You can swipe open your smartphone and say, ‘Assistant, start my coffee!’
It will do that.
And you can say, ‘Assistant, what is my bank balance?’ and it will also do that.
As younger people get really comfortable with receiving personal money management, banking, and retirement advice not from a human being in an office but through digital means, one can imagine that there’s an audience for something like this.
Beyond consumer rights and privacy issues, financial data is also a business asset that banks and tech companies will likely jockey over for many years to come.
In the bleakest of scenarios for financial institutions, large tech firms could use their access to financial data to eat banks’ lunch.

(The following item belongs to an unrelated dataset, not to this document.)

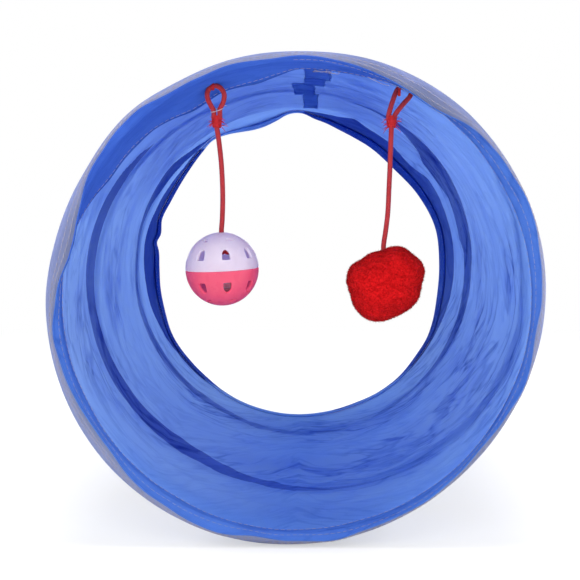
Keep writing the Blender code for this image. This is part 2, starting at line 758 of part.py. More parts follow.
def main():
    clear_scene()
    steel = make_material("spring_steel", (0.55, 0.56, 0.58), 0.35, 1.0)
    blue = make_material("blue_lining", (0.13, 0.27, 0.78), 0.55)
    dark_blue = make_material("blue_doubled", (0.06, 0.14, 0.52), 0.55)
    grey = make_material("grey_cover", (0.17, 0.20, 0.34), 0.6)
    white_thread = make_material("white_thread", (0.72, 0.70, 0.72), 0.7)
    red_cord = make_material("red_cord", (0.50, 0.03, 0.04), 0.65)
    red_felt = make_material("red_felt", (0.62, 0.015, 0.02), 0.95)
    white_plastic = make_material("white_plastic", (0.76, 0.72, 0.92), 0.3)
    pink_plastic = make_material("pink_plastic", (0.87, 0.13, 0.23), 0.3)
    bell_metal = make_material("bell_metal", (0.45, 0.44, 0.47), 0.3, 1.0)

    add_spring_wire(steel)
    joint_depth = HOOP_DEPTH + WIRE_STEP / 2
    add_ferrule("front_wire_ferrule", joint_depth, steel)
    add_ferrule("rear_wire_ferrule", TUNNEL_LENGTH - joint_depth, steel)
    add_lining(blue)
    add_cover(grey)
    add_wire_casing(dark_blue)
    add_seam_strip(dark_blue)
    for end, rear in (("front", False), ("rear", True)):
        add_hem(f"{end}_hem", rear, dark_blue)
        add_hem_thread(f"{end}_hem_stitching", HEM_STITCH_INSET, rear, white_thread)
        add_hem_thread(f"{end}_edge_stitching", 0, rear, white_thread)

    add_loop_and_tack("ball", BALL_LOOP_ROUTE, red_cord, white_thread)
    add_binding("ball", BALL_LOOP_ROUTE, BALL_CORD_ROUTE, red_cord)
    add_toy_cord("ball", BALL_CORD_ROUTE, red_cord)
    ball_side, cord_end = BALL_CORD_ROUTE[-1]
    ball_centre = hanging_point(ball_side, BALL_HEIGHT)
    knot = KNOT_DIAMETER / 2
    knot_place = hanging_point(ball_side, cord_end - FIT_GAP - knot)
    turned_body("ball_cord_knot", ball_outline(knot, 6), knot_place, 12, red_cord)
    add_ball_half("ball_upper_shell", 1, ball_centre, white_plastic)
    add_ball_half("ball_lower_shell", -1, ball_centre, pink_plastic)
    add_bell(ball_centre, bell_metal, steel)

    add_loop_and_tack("pompom", POMPOM_LOOP_ROUTE, red_cord, white_thread)
    add_binding("pompom", POMPOM_LOOP_ROUTE, POMPOM_CORD_ROUTE, red_cord)
    add_toy_cord("pompom", POMPOM_CORD_ROUTE, red_cord)
    place, radius = add_pompom(hanging_point(POMPOM_CORD_ROUTE[-1][0], POMPOM_HEIGHT), red_felt)
    turned_body("pompom_cord_knot", ball_outline(radius, 6), place, 12, red_cord)


main()
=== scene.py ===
import math

import bmesh
import bpy
import numpy as np
from mathutils import Matrix, Vector


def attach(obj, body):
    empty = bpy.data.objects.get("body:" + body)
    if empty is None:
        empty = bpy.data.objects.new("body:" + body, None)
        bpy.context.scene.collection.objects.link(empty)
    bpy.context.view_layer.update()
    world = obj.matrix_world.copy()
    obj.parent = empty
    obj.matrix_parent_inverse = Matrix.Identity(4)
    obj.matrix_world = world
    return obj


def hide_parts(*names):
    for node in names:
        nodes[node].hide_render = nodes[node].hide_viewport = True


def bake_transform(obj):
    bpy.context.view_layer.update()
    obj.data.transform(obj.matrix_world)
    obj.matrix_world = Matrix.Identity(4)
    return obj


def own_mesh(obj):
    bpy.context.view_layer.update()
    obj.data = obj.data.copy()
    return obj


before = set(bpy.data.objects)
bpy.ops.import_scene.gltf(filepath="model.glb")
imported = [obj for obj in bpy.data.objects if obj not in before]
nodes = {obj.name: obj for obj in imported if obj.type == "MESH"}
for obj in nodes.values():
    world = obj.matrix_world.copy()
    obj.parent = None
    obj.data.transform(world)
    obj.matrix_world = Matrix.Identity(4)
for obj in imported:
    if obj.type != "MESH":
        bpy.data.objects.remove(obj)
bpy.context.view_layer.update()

tunnel = {
    "length": 0.5,
    "axisHeight": 0.12572,
    "coilRadius": 0.1222,
    "mapRadius": 0.1207,  # where the cloth's maps are unrolled
    "hangDepth": 0.0245,  # of the plane that both toys hang in
    "keepFolded": 0.125,  # share of the length that is left when it is pushed flat
}


def paint(red, green, blue):
    values = [c / 255 for c in (red, green, blue)]
    return (*[c / 12.92 if c <= 0.04045 else ((c + 0.055) / 1.055) ** 2.4 for c in values], 1)


def placeOn(radius, turn, depth):  # turns run clockwise from the top, depths back from the front edge
    angle = np.radians(turn)
    x, z = radius * np.sin(angle), tunnel["axisHeight"] + radius * np.cos(angle)
    return np.stack(np.broadcast_arrays(x, depth - tunnel["length"] / 2, z), axis=-1)


def hangAt(side, height, depth=tunnel["hangDepth"]):  # measured from the tunnel's axis and front edge
    return Vector((side, depth - tunnel["length"] / 2, tunnel["axisHeight"] + height))


def addObject(name, data):
    item = bpy.data.objects.new(name, data)
    bpy.context.scene.collection.objects.link(item)
    return item


# camera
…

So far it was just middlemen against banks and financial institutions in the scraping debate. If Silicon Valley enters the debate in force, it might tip the scales in the debate.
We live in a world—and deal with markets—increasingly driven by data. Consumers and companies throughout the globe generate massive amounts of data at any given moment. Internet searches, mobile phone clicks, website profile information, e-commerce transactions, and basically any other action that can be quantified digitally make up the basis of “Big Data.”
Big Data is a complex issue—different firms and individuals have different access to different sources of data and want to use that data in different ways. This complexity means that the legality of some methods of culling and using Big Data remains unclear.
Legal departments know this, which is why some of the largest companies in the world use scraping services like Import.io, Scrapeworks, Mozenda, etc., to convert the web into structured data for use in their businesses.
It’s easy to imagine a multitasking, all-knowing evolution of Siri or Amazon’s Alexa armed with millions of data points, including transactional data, credit score history, and upcoming mortgage payments.
But the bottomline is this.
Scraping is just automated access, and everyone does it.